Records:
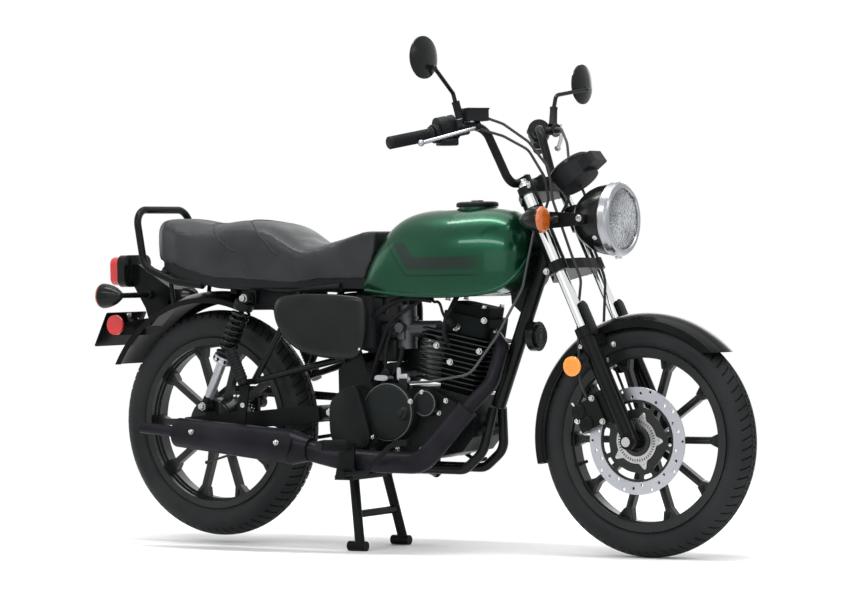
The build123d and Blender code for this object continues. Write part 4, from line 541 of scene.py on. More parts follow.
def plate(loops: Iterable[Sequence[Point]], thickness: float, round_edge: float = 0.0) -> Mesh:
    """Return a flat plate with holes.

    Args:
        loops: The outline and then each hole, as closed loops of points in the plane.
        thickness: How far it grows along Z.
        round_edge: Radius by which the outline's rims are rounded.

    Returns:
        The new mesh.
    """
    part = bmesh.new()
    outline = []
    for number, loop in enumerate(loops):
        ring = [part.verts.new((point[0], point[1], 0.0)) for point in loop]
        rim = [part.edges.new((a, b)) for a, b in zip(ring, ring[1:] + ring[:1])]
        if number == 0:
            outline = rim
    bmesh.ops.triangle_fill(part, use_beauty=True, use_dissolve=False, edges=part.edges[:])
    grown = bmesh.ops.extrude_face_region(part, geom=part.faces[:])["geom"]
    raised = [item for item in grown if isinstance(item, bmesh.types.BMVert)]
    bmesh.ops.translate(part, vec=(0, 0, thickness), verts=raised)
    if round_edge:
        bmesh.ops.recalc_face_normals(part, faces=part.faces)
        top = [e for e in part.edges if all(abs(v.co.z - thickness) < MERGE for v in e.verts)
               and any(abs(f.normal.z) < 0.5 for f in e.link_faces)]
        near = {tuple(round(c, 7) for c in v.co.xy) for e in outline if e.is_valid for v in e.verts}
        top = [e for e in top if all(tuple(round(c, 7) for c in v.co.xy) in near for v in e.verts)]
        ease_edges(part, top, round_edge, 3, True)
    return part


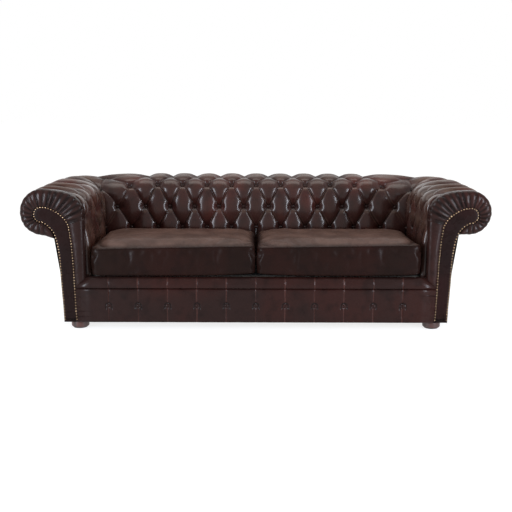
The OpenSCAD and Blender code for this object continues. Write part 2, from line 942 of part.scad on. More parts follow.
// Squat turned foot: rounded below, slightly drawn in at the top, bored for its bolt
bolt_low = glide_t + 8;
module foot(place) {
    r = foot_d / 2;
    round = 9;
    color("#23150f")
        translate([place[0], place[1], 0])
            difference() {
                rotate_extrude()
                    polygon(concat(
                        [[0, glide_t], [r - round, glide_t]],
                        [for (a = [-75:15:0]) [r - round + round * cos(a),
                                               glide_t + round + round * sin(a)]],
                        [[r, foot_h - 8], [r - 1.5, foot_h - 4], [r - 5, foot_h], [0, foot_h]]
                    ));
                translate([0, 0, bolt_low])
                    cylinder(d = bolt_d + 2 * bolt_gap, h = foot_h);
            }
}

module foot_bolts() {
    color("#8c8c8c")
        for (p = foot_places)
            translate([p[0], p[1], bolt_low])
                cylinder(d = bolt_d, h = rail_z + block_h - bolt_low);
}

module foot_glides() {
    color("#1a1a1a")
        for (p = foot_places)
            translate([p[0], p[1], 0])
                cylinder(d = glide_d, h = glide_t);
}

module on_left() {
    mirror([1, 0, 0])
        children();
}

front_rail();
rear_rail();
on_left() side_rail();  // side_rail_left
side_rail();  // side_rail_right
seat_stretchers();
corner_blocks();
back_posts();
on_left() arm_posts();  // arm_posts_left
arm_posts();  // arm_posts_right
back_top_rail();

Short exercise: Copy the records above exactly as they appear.

Solution to this task:
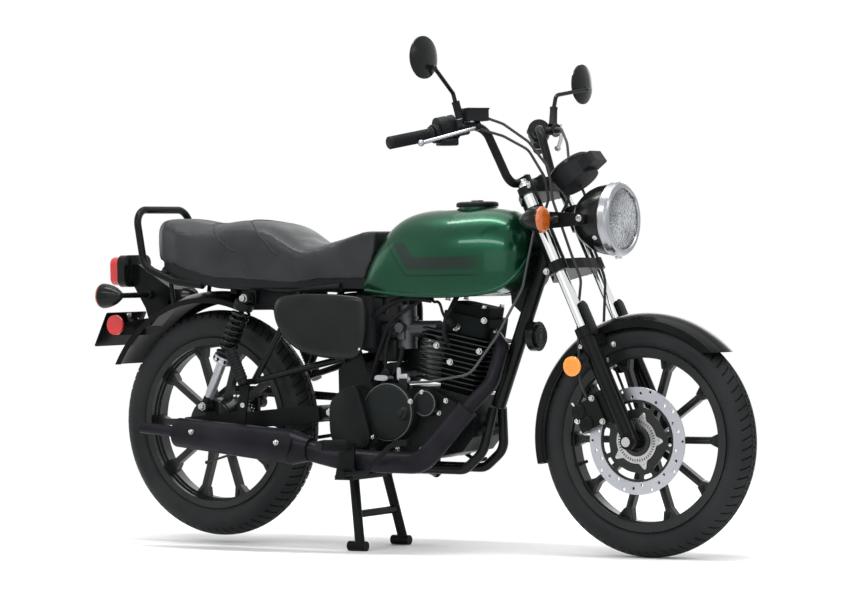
The build123d and Blender code for this object continues. Write part 4, from line 541 of scene.py on. More parts follow.
def plate(loops: Iterable[Sequence[Point]], thickness: float, round_edge: float = 0.0) -> Mesh:
    """Return a flat plate with holes.

    Args:
        loops: The outline and then each hole, as closed loops of points in the plane.
        thickness: How far it grows along Z.
        round_edge: Radius by which the outline's rims are rounded.

    Returns:
        The new mesh.
    """
    part = bmesh.new()
    outline = []
    for number, loop in enumerate(loops):
        ring = [part.verts.new((point[0], point[1], 0.0)) for point in loop]
        rim = [part.edges.new((a, b)) for a, b in zip(ring, ring[1:] + ring[:1])]
        if number == 0:
            outline = rim
    bmesh.ops.triangle_fill(part, use_beauty=True, use_dissolve=False, edges=part.edges[:])
    grown = bmesh.ops.extrude_face_region(part, geom=part.faces[:])["geom"]
    raised = [item for item in grown if isinstance(item, bmesh.types.BMVert)]
    bmesh.ops.translate(part, vec=(0, 0, thickness), verts=raised)
    if round_edge:
        bmesh.ops.recalc_face_normals(part, faces=part.faces)
        top = [e for e in part.edges if all(abs(v.co.z - thickness) < MERGE for v in e.verts)
               and any(abs(f.normal.z) < 0.5 for f in e.link_faces)]
        near = {tuple(round(c, 7) for c in v.co.xy) for e in outline if e.is_valid for v in e.verts}
        top = [e for e in top if all(tuple(round(c, 7) for c in v.co.xy) in near for v in e.verts)]
        ease_edges(part, top, round_edge, 3, True)
    return part


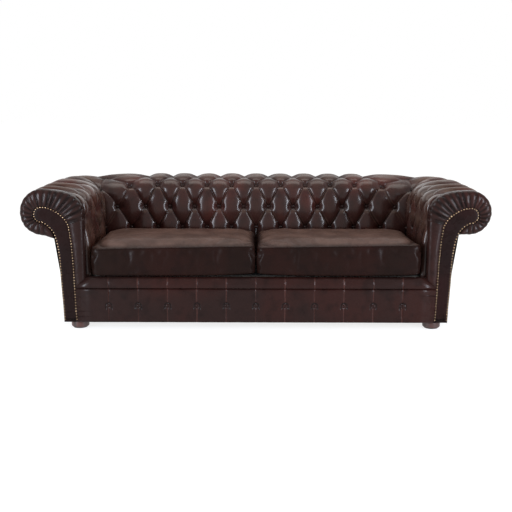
The OpenSCAD and Blender code for this object continues. Write part 2, from line 942 of part.scad on. More parts follow.
// Squat turned foot: rounded below, slightly drawn in at the top, bored for its bolt
bolt_low = glide_t + 8;
module foot(place) {
    r = foot_d / 2;
    round = 9;
    color("#23150f")
        translate([place[0], place[1], 0])
            difference() {
                rotate_extrude()
                    polygon(concat(
                        [[0, glide_t], [r - round, glide_t]],
                        [for (a = [-75:15:0]) [r - round + round * cos(a),
                                               glide_t + round + round * sin(a)]],
                        [[r, foot_h - 8], [r - 1.5, foot_h - 4], [r - 5, foot_h], [0, foot_h]]
                    ));
                translate([0, 0, bolt_low])
                    cylinder(d = bolt_d + 2 * bolt_gap, h = foot_h);
            }
}

module foot_bolts() {
    color("#8c8c8c")
        for (p = foot_places)
            translate([p[0], p[1], bolt_low])
                cylinder(d = bolt_d, h = rail_z + block_h - bolt_low);
}

module foot_glides() {
    color("#1a1a1a")
        for (p = foot_places)
            translate([p[0], p[1], 0])
                cylinder(d = glide_d, h = glide_t);
}

module on_left() {
    mirror([1, 0, 0])
        children();
}

front_rail();
rear_rail();
on_left() side_rail();  // side_rail_left
side_rail();  // side_rail_right
seat_stretchers();
corner_blocks();
back_posts();
on_left() arm_posts();  // arm_posts_left
arm_posts();  // arm_posts_right
back_top_rail();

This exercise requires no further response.